RECORDED DATA.
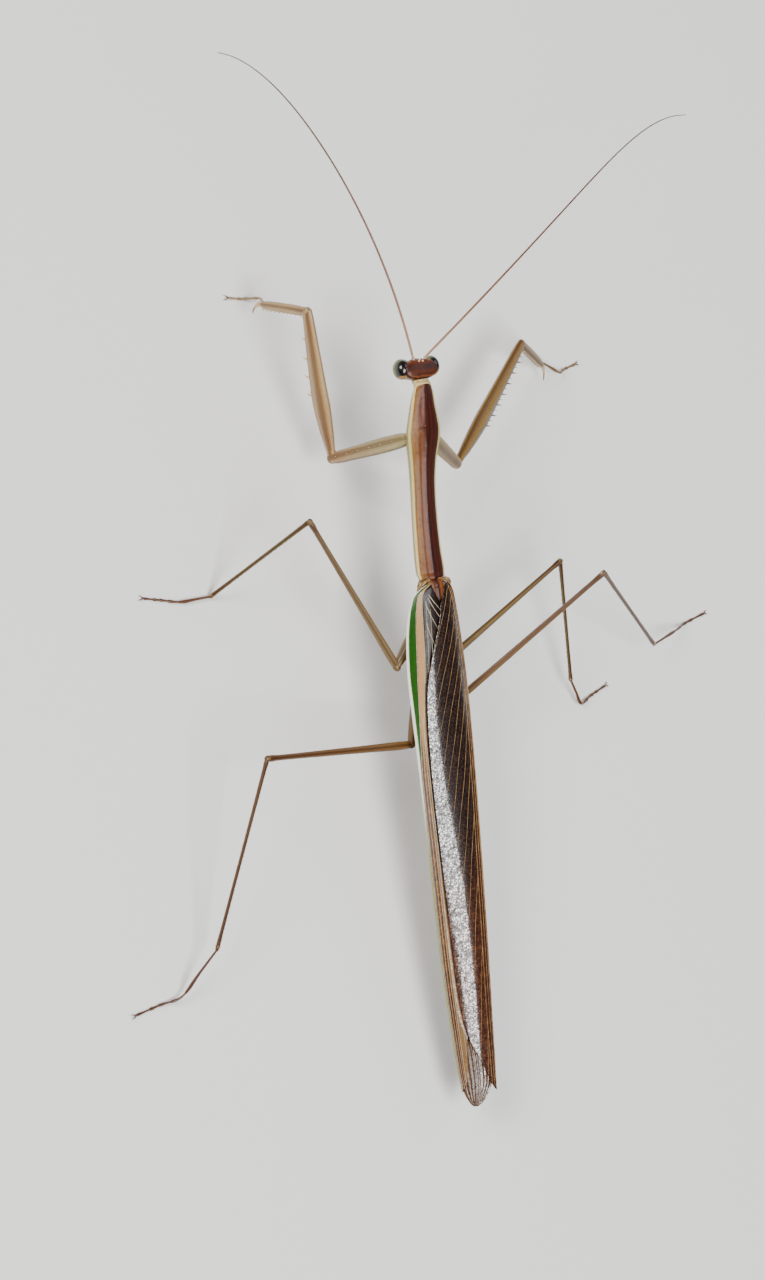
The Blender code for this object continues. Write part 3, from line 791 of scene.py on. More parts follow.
def feelerShape(side, sign):
    shape = newShape()
    root = headPoint(sign * feelers["root"][0], feelers["root"][1], feelers["root"][2])
    path = feelerPath(side, sign)
    aim = (path[1] - path[0]).normalized()
    base = headPoint(sign * 0.7, -0.6, 0.74)
    addBall(shape, headPoint(sign * 0.72, -0.74, 0.76), (0.3, 0.16, 0.3), headAxes, 24, 14, 1)
    scape = root + aim * 0.35 * mm
    thick = [(0, 0.15, 0.15), (0.5, 0.185, 0.185), (0.9, 0.17, 0.17), (1, 0.14, 0.14)]
    addTubeLimb(shape, [base, root.lerp(base, 0.3), scape], thick, (0, 0, 1), 0, 20, 20)
    thick = [(0, 0.105, 0.105), (0.5, 0.135, 0.135), (1, 0.11, 0.11)]
    addTubeLimb(shape, [scape, scape + aim * 0.3 * mm], thick, (0, 0, 1), 0.4, 16, 10)
    count = feelers["joints"] * 3
    fine = smoothPath(path, count)
    rings = []
    along = []
    for i, spot in enumerate(fine):
        t = i / count
        if t < 0.012:
            continue
        ahead = (fine[min(i + 1, count)] - fine[max(i - 1, 0)]).normalized()
        across = ahead.cross(Vector((0, 0, 1))).normalized()
        above = across.cross(ahead)
        thick = (0.118 * (1 - t) ** 0.7 + 0.042) * (0.92, 1.03, 1.06)[i % 3]     # joints swell to their far ends
        turns = [2 * pi * k / 8 for k in range(8)]
        rings.append([spot + (across * cos(a) + above * sin(a)) * thick * mm for a in turns])
        along.append(1 + t)
    addTube(shape, rings, along)
    return shape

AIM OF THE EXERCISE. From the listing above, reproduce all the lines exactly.

EXPECTED OUTPUT.
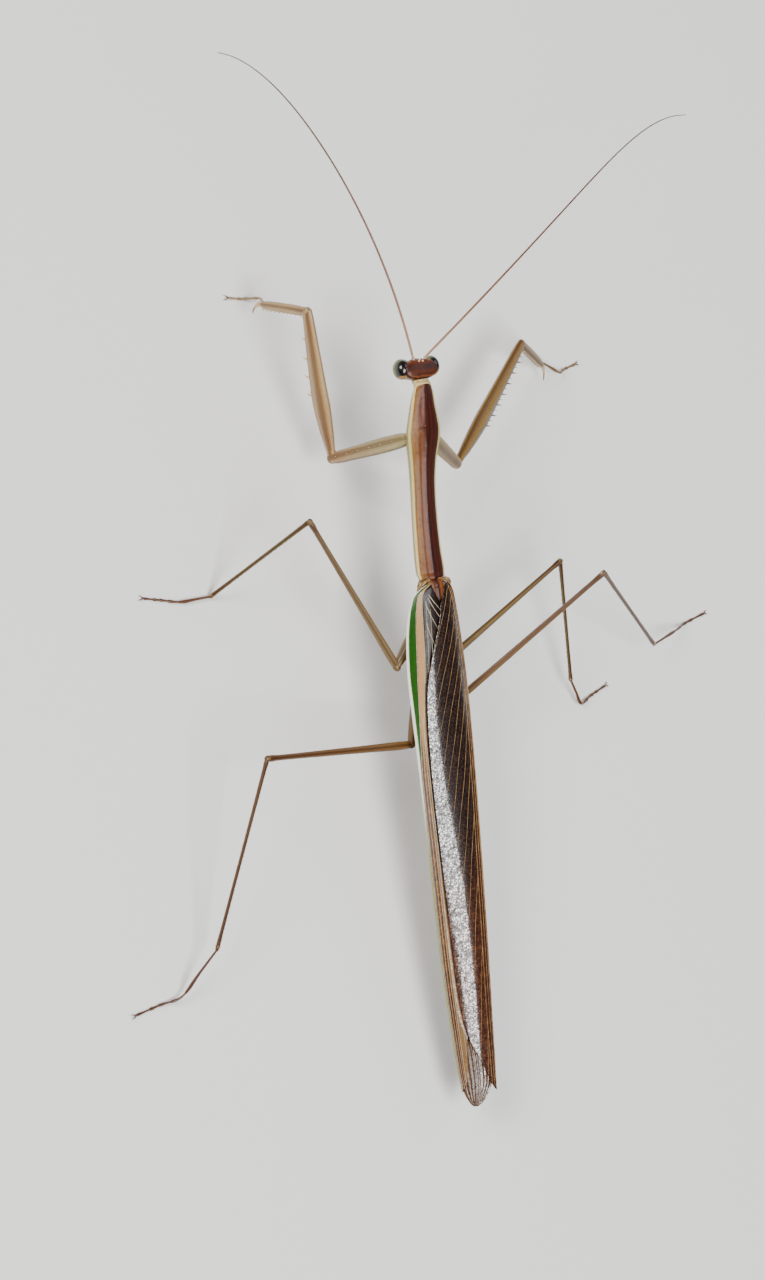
The Blender code for this object continues. Write part 3, from line 791 of scene.py on. More parts follow.
def feelerShape(side, sign):
    shape = newShape()
    root = headPoint(sign * feelers["root"][0], feelers["root"][1], feelers["root"][2])
    path = feelerPath(side, sign)
    aim = (path[1] - path[0]).normalized()
    base = headPoint(sign * 0.7, -0.6, 0.74)
    addBall(shape, headPoint(sign * 0.72, -0.74, 0.76), (0.3, 0.16, 0.3), headAxes, 24, 14, 1)
    scape = root + aim * 0.35 * mm
    thick = [(0, 0.15, 0.15), (0.5, 0.185, 0.185), (0.9, 0.17, 0.17), (1, 0.14, 0.14)]
    addTubeLimb(shape, [base, root.lerp(base, 0.3), scape], thick, (0, 0, 1), 0, 20, 20)
    thick = [(0, 0.105, 0.105), (0.5, 0.135, 0.135), (1, 0.11, 0.11)]
    addTubeLimb(shape, [scape, scape + aim * 0.3 * mm], thick, (0, 0, 1), 0.4, 16, 10)
    count = feelers["joints"] * 3
    fine = smoothPath(path, count)
    rings = []
    along = []
    for i, spot in enumerate(fine):
        t = i / count
        if t < 0.012:
            continue
        ahead = (fine[min(i + 1, count)] - fine[max(i - 1, 0)]).normalized()
        across = ahead.cross(Vector((0, 0, 1))).normalized()
        above = across.cross(ahead)
        thick = (0.118 * (1 - t) ** 0.7 + 0.042) * (0.92, 1.03, 1.06)[i % 3]     # joints swell to their far ends
        turns = [2 * pi * k / 8 for k in range(8)]
        rings.append([spot + (across * cos(a) + above * sin(a)) * thick * mm for a in turns])
        along.append(1 + t)
    addTube(shape, rings, along)
    return shape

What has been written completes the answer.